Au demeurant, si la liberté doit être posée comme l’option fondamentale pour le monde noir4, quelles figures et quelles modalités déterminées de la conscience africaine surgissent-elles de ce moment chaotique de l’art régi par l’immonde, le déchet, le marginal, l’instable ? Quels types d’institutions sociales, de structures morales et idéologiques se reflètent dans cette créativité débridée, scatologique et animée par l’instinct de fuite ? En d’autres termes, l’internationalisme culturel promu par la globalisation marchande ne signe-t-il pas la défaite des peuples et la soumission des nations – ceux du Tiers-monde en particulier ? En fin de compte, nous nous préoccupons du pouvoir de l’art africain contemporain à produire un imaginaire africain de l’être à soi et pour soi libre, déterminé et puissant.
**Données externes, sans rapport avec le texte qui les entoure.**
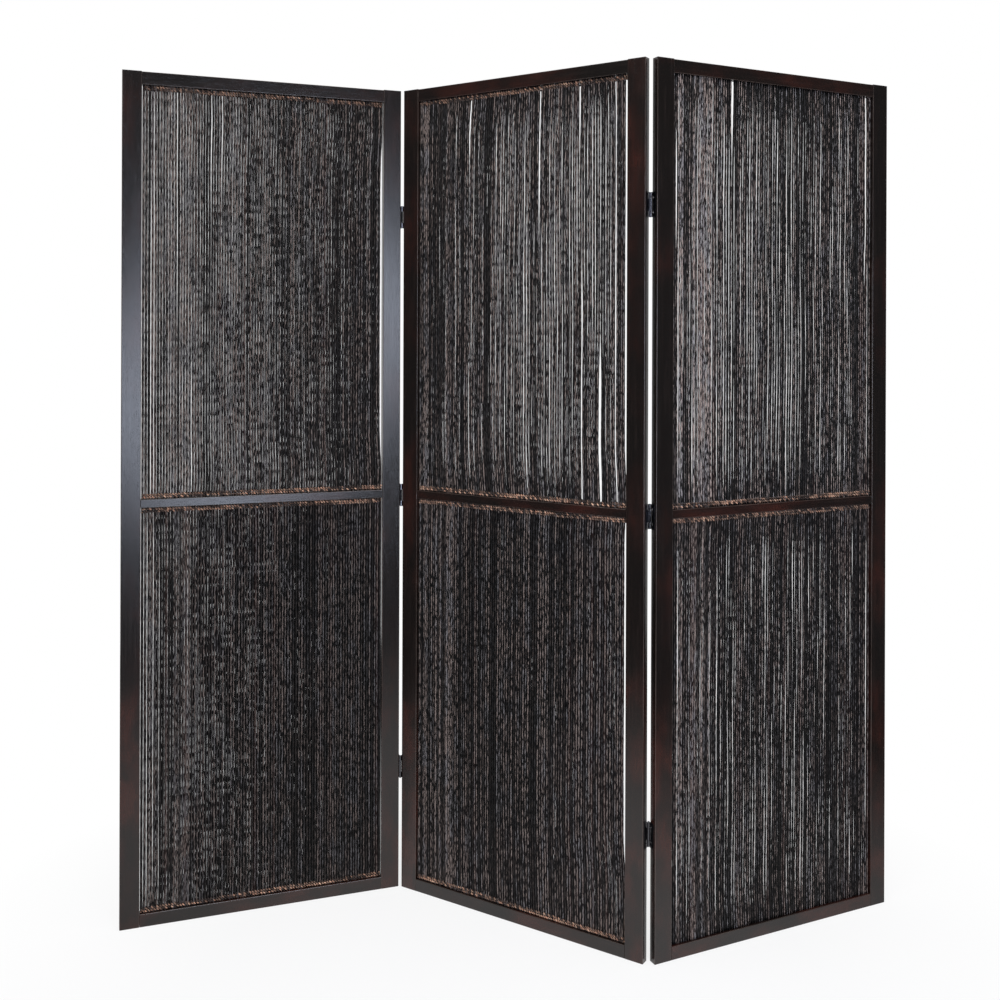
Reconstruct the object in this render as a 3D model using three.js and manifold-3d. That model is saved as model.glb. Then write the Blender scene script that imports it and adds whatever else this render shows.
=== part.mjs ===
// A three-panel folding screen: dark wooden frames filled with closely strung upright cords.
//
// Millimetres, +Z up, +X to the right of someone standing in front, +Y away from them. The origin
// is on the floor, under the middle of the box that the screen fills as it stands in its zigzag.
//
// Each panel is drawn in a frame of its own: X along the panel from its left edge, Y from its front
// face to its back face, and Z up from the floor. The side panels turn about the hinge pins.

import * as THREE from 'three';
import { mergeVertices } from 'three/addons/utils/BufferGeometryUtils.js';
import Module from 'manifold-3d';

const wasm = await Module();
wasm.setup();

// ---- Frames of the panels ----
const panelWidth = 600;
const panelHeight = 1800;
const panelThickness = 18;
const stileWidth = 40;
const topRailHeight = 27;
const topRailSetDown = 1; // of the top rails below the ends of the stiles
const middleRailHeight = 18;
const bottomRailHeight = 27;
const middleRailCentre = 890;
const arrisRadius = 1.2; // rounding of the long edges of stiles and rails
const endChamfer = 0.6; // on the ends of the stiles
const arrisSteps = 3;

// ---- Joints of the frames ----
const tenonLength = 15;
const tenonThickness = 6;
const tenonShoulder = 4; // wood left above and below a tenon
const grooveDepth = 5; // in the rails, for the glued ends of the cords
const fitGap = 0.3; // between pieces that touch

// ---- Cords and the twining that holds them ----
const cordDiameter = 5;
const cordBars = 45; // upright bars in a field, a see-through gap between each two
const cordGap = 2;
const fieldSideGap = 3; // from a stile to the first cord
const twiningRows = 2;
const twiningRowHeight = 6;
const twiningThickness = 2; // in front of the cords and behind them
const twiningBulge = 1.2; // of a row's round face over the hollow between two rows
const twiningSteps = 6;

// The ends of each opening where a band of twining shows beside the rail. In the right panel the
// cords run bare into the top and the bottom rail.
const allBands = { upper: ['top', 'bottom'], lower: ['top', 'bottom'] };
const middleRailBands = { upper: ['bottom'], lower: ['top'] };

// ---- Butt hinges ----
const hingeHeight = 50;
const middleKnuckleHeight = 25;
const knucklePlay = 0.4; // between two knuckles, along the pin
const knuckleWall = 1.05;
const knuckleSides = 12;
const pinRadius = 1.1;
const pinPlay = 0.25; // round the pin, in the knuckles
const pinChamfer = 0.3;
const leafThickness = 1.2;
const leafDepth = 13; // how far a leaf reaches over the edge of a stile
const leafSetback = 0.5; // of a leaf's plate from the face of the stile
const leafToLeafGap = 1; // between the leaves when the panels stand in line
const barrelStandOff = 0.6; // of the knuckles from the face of the stile
const screwHoleRadius = 1.8;
const screwHeadRadius = 3;
const screwSpacing = 30;
const screwSides = 8;
const leftFoldHinges = { bottom: 272, middle: 886, top: panelHeight - 286 };
const rightFoldHinges = { bottom: 252, middle: 886, top: panelHeight - 292 };

// ---- How the screen stands (degrees) ----
const middlePanelTurn = -32.5; // the middle panel's right edge comes nearer
const leftFold = 52; // from in line with the middle panel, towards the front
const rightFold = 58; // from in line with the middle panel, towards the back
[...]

L’intention est donc de suivre les contours culturels de ce monde-africain-à-venir décentré et en pointillés. La prétention est de débusquer le sens philosophique de l’Afrique liquide et d’examiner la pertinence de son utopie culturelle structurante – le voyage, le passage, la traversée, l’itinérance. Cette démarche se justifie au regard de l’existence d’autres imaginations africaines de soi portées en revanche par des politiques culturelles de l’enracinement, de l’auto-centrement et de la conscience de soi, politiques culturelles non exclusives de l’Autre et pleinement engagées dans le procès de production de l’Universel. Le terme de ce procès dialectique est une synthèse spécifique. A. Césaire, reprenant le mot de Hegel, la nommait le Singulier. La présente contribution se veut une pensée critique sur la manière dont l’Afrique-qui-vient élabore une sensibilité d’elle-même suspendue à des symboles, des effigies, des figures, des images, des sons, des émotions. Ces signes lui parlent de soi ; ils lui parlent éventuellement du monde. Cette sensibilité propre à « l’Afrique-monde » marronne nécessairement au-delà de l’art pour embrasser l’espace entier de l’invention culturelle : société, histoire, politique, économie, idéologie, science, etc. L’Afrique culturelle prise dans sa globalité est l’objet du propos.
Question de methode
Deux approches guident notre pensée de l’Afrique culturelle postcoloniale : une approche empirique et une approche théorique.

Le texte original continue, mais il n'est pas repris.